Autor de una de nuestras novelas fundamentales del siglo XX, Los parientes de Ester (1978), digna de toda alabanza, Luis Fayad concibió un personaje, Leoncio, que, como dice la contracarátula de Sílaba Editores, “aparece enfrentado a las pequeñas tragedias de cada día”. Así es, en efecto, y en casi cada uno de estos treinta y cuatro cuentos el autor radicado en Alemania refleja sensibilidad, humor, sentido del absurdo y buen tino para la paradoja, consiguiendo piezas que han merecido y merecen su aparición en antologías, y su traducción. Es contundente la visión de la cotidianidad como riesgo, como maravilla, y la relativa incapacidad de Leoncio, su disposición para ciertas acciones y su perplejidad frente a otras, lo convierten en el antihéroe capaz de expresarnos a todos. El libro honra la ambición de conseguir que unas decenas de cuentos muy breves, alguno apenas línea y media sobre la página en blanco, sean como una novela, sin dejar de ser lo que son, y con justo derecho debe incluirse en toda selección de los libros de cuento colombianos.
Ahora bien, el placer de su lectura hace que uno mire con más detalle, que se detenga, y con el ánimo perfeccionista de la admiración, encuentre que a sus muchas virtudes a veces las empaña una escritura que a pesar de ser muy cuidadosa, es inapropiada para los objetivos del libro. Como si desconfiara de las capacidades del lector para seguir una trama, para desentrañar un guiño intertextual, un ardid filosófico, Fayad se empeña en explicar circunstancias, en entorpecer algunos de los textos con anotaciones innecesarias. Un ejemplo bien claro está en el cuento “Ruidos en vano”, cuyo título podría aplicarse a la característica que estoy describiendo.

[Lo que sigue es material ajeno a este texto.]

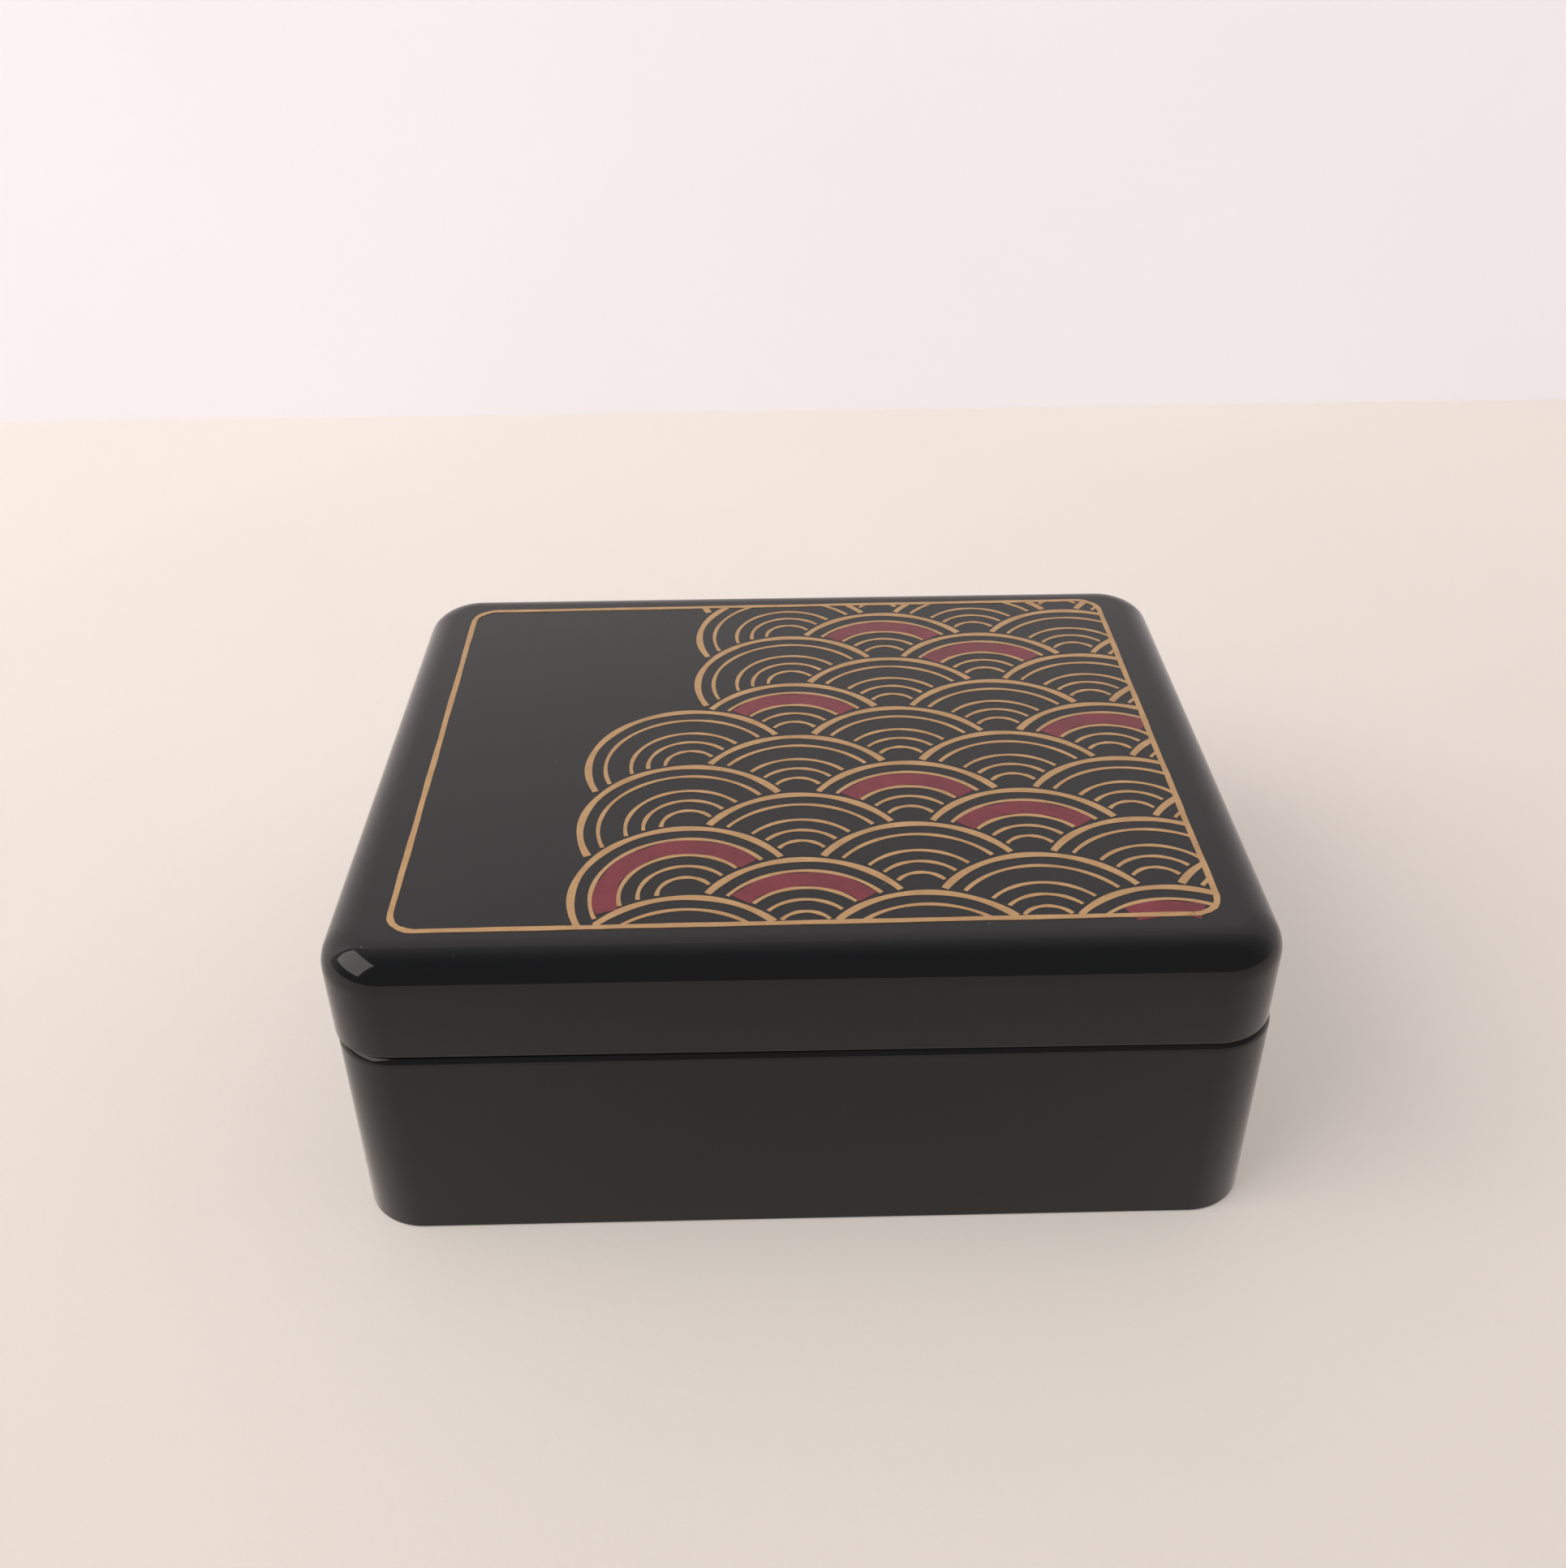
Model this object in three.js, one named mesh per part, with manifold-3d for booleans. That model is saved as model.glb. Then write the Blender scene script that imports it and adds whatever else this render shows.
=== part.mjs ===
// A lacquered wooden trinket box with a lift-off lid, in millimetres, +Z up.
// The origin is the centre of the underside, +X runs along the long side and -Y is the front.
//
// The base and the lid are frames of boards with finger joints at the corners, which are rounded
// after glueing. The base has a floor panel in a rebate and a rim of mitred strips that stands
// above the seam. The lid drops over that rim and sits flush with the base all round.

import * as THREE from "three";
import { mergeVertices } from "three/addons/utils/BufferGeometryUtils.js";
import Module from "manifold-3d";

// Overall sizes.
const LENGTH = 120;
const DEPTH = 98;
const BASE_HEIGHT = 30.5; // from the table to the seam
const LID_FRAME_HEIGHT = 9.5; // from the seam to the underside of the lid's panel
const CORNER_RADIUS = 8.5; // upright corners, outside

// Base frame.
const BASE_WALL = 5;
const BASE_FINGERS = 5; // per corner, counted up the joint
const SEAM_ROUND = 1.5; // round on the base's upper outer edge

// Floor panel, let into a rebate that is routed round the underside of the base frame. It is
// flush with the frame underneath.
const FLOOR_THICKNESS = 4;
const REBATE_LEDGE = 2.5; // wall left outside the rebate
const FLOOR_GAP = 0.2; // round the panel's edge

// Rim strips, which line the base and stand above the seam.
const RIM_THICKNESS = 2.2;
const RIM_RISE = 5; // above the seam
const RIM_ROUND = 0.8; // on both upper edges
const RIM_CORNER_RADIUS = 1;

// Lid frame and panel.
const LID_CLEARANCE = 0.4; // between the rim and the lid's frame
const LID_FINGERS = 3;
const LID_LOWER_ROUND = 0.5; // eased lower outer edge
const LID_PANEL_THICKNESS = 5.5; // above the lid's boards
const LID_PANEL_ROUND = 5; // the big round along the lid's upper edge
const LID_FIELD_DEPTH = 1.5; // raised field that drops inside the lid's frame
const LID_FIELD_GAP = 0.3;
const LID_FIELD_RADIUS = 1;

// Lining pad on the floor.
const LINING_THICKNESS = 1.8;
const LINING_ROUND = 0.9;
const LINING_GAP = 0.5;
const LINING_CORNER_RADIUS = 2;

// Steps of the round surfaces.
const CORNER_STEPS = 10;
const BIG_ROUND_STEPS = 10;
const SMALL_ROUND_STEPS = 3;
const OVERRUN = 1; // how far a cutter runs past the face that it cuts

const wasm = await Module();
wasm.setup();

const lacquer = new THREE.MeshStandardMaterial({ color: 0x0b0a0b, roughness: 0.08, metalness: 0 });
const lining = new THREE.MeshStandardMaterial({ color: 0x5e1020, roughness: 0.95, metalness: 0 });

// Heights that several pieces share.
const FLOOR_TOP = FLOOR_THICKNESS;
const RIM_TOP = BASE_HEIGHT + RIM_RISE;
const LID_FRAME_TOP = BASE_HEIGHT + LID_FRAME_HEIGHT;
const LID_WALL = BASE_WALL - LID_CLEARANCE;

// A closed geometry as a solid that can be cut and joined.
function solidOf(geometry) {
  const bare = geometry.clone();
  bare.deleteAttribute("normal");
  bare.deleteAttribute("uv");
  const merged = mergeVertices(bare, 1e-5);
  return new wasm.Manifold(
    new wasm.Mesh({
      numProp: 3,
      vertProperties: merged.attributes.position.array,
      triVerts: new Uint32Array(merged.index.array),
    }),
  );
}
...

Aparece la frase: “El día anterior el jefe de su lugar de trabajo y él salieron al mismo tiempo de sus respectivas oficinas” [pág. 15]. Si dijera simplemente: “Su jefe y él salieron al mismo tiempo de sus oficinas”, ¿se perdería algo fundamental? Después de releer una y otra vez, a mí me parece que no, e invito a los lectores a comprar el libro y juzgarlo.

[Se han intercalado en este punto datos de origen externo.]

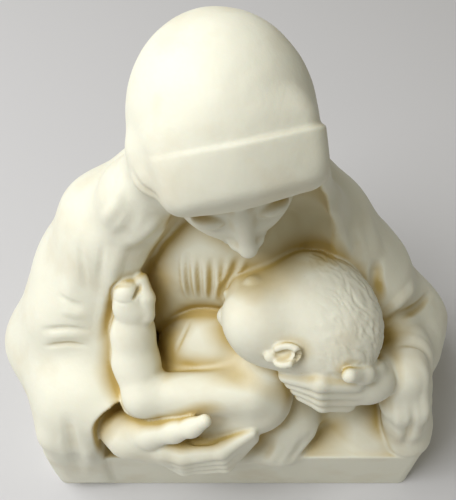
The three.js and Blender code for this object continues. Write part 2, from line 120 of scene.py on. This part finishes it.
def join(k, *forms):
    def at(p):
        d = np.full(len(p), np.inf)
        for form in forms:
            s = np.nonzero(gap(form.near, p) <= d + k)[0]
            if not len(s):
                continue
            e = form.at(p[s])
            old = d[s]
            fresh = np.isinf(old)
            d[s] = np.where(fresh, e, soften(np.where(fresh, e + 2 * k, old), e, k))
        return d

    return Form(ballOf(forms), at)


def cut(k, form, *tools):
    def at(p):
        d = form.at(p)
        for tool in tools:
            s = np.nonzero(gap(tool.near, p) <= k - d)[0]
            if len(s):
                d[s] = -soften(-d[s], tool.at(p[s]), k)
        return d

    return Form(form.near, at)


# a limb through stops, each x, y, z and radius
def limb(k, *stops):
    return join(k, *[bone(a[:3], b[:3], a[3], b[3]) for a, b in zip(stops, stops[1:])])


# cuts a form off flat at a point, on the side that the normal points to
def behind(k, form, point, normal):
    n = np.array(normal, float) / np.linalg.norm(normal)
    offset = n @ np.array(point, float)
    return Form(form.near, lambda p: -soften(-form.at(p), offset - p @ n, k))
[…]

Así, en un porcentaje menor de las piezas de este Un espejo después, el lector avezado –sería mejor decir “inconforme” y hasta “fastidioso”–, encuentra párrafos en los que tiene la impresión de que mayor limpieza y precisión hubieran sido deseables. Hay, por supuesto, aquellos cuentos en los que la repetición es parte de la propuesta narrativa, incluso uno que recuerda el célebre El grafógrafo de Salvador Elizondo (“Escribo. Escribo que escribo. Mentalmente me veo escribir que escribo y también puedo verme que escribo”). Fayad escribe en “Pesadilla lejana”: “A la noche siguiente soñó que estaba soñando la misma pesadilla, y un instante después soñó la pesadilla. A la otra noche soñó que estaba soñando soñándose la pesadilla, y dos instantes después soñó la pesadilla” [pág. 26], con un enfoque del final bien distinto al del autor mexicano, y otro de apenas cuatro renglones en el que realiza la variante de un tema universal: Leoncio soñaba que dormía en la cama y que ahí soñaba que por un descuido se quedó dormido sobre el escritorio y que ahí soñaba que dormía en la cama y que ahí soñaba que por un descuido se quedó dormido sobre el escritorio. [“La cama y el escritorio”, pág. 35]

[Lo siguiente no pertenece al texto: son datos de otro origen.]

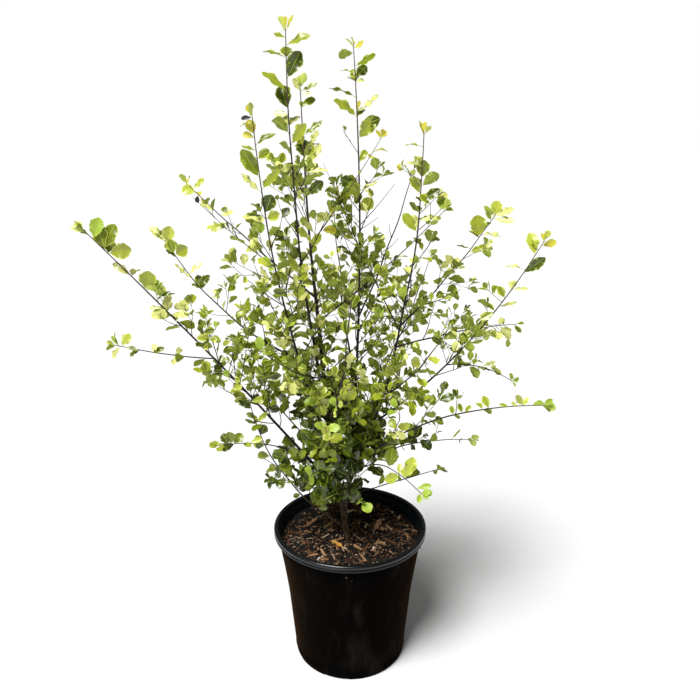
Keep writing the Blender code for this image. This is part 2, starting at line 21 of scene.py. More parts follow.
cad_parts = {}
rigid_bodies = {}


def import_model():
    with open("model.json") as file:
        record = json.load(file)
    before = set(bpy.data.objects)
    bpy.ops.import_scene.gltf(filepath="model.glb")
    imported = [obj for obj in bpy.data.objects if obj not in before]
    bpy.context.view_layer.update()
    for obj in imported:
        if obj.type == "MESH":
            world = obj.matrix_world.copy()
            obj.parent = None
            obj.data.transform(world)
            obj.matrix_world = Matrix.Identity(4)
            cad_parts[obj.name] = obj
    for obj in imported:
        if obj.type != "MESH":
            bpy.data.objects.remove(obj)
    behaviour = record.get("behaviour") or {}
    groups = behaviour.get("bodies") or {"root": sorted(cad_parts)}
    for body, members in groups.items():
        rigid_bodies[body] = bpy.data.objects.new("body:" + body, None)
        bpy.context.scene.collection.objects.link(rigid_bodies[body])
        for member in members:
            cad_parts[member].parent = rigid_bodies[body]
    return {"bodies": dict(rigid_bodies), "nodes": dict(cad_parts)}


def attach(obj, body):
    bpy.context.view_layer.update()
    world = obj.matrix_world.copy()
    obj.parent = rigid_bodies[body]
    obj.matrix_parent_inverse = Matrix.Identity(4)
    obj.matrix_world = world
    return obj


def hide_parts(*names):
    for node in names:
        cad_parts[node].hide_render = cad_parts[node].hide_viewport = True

Pero en otras oportunidades lo que hay es acumulación innecesaria de acciones y palabras, de pequeños ruidos, de distracciones. Nada es incorrecto, todo se justifica, pero la falta de economía se siente, pesa, hace que un gran minicuento se convierta simplemente en un cuento que está muy bien, pero del que el lector puede gustar o no. ¿Es una cuestión de estilo? Sí, por supuesto, y la discusión sería interminable y estéril, pero también es un problema de funcionalidad inherente al tipo de textos que componen el libro, a la brevedad que se propone y que exige se la respete. Exagerando un poco, en un minicuento la elipsis no es la opción, es el deber. Sugerir es un mandato.
En su cacareado Decálogo del perfecto cuentista, Horacio Quiroga escribió: “Toma a tus personajes de la mano y llévalos firmemente hasta el final, sin ver otra cosa que el camino que les trazaste. No te distraigas viendo tú lo que ellos no pueden o no les importa ver”. Con cierta frecuencia nos obligan a ver en el mundo del pobre Leoncio cosas que a él no le importan, que implícitas resonarían mucho mejor.
Reseñar un libro tantas veces editado, con casi veinte años de historia venturosa, proponiendo que se le modifique, es una temeridad. Insistir, además, en que poco más de cincuenta páginas pierdan líneas, palabras, es un despropósito. Pido perdón por hacerlo. Ocurre, para mi infortunio, que creo que Un espejo después es, en su especie, un libro singular, necesario para la literatura colombiana, y me gustaría, por los lectores y por su autor, a quien respeto, que ganara mayor contundencia. También mayor levedad. Creo que esa contradicción lo convertiría en un clásico de nuestra lengua.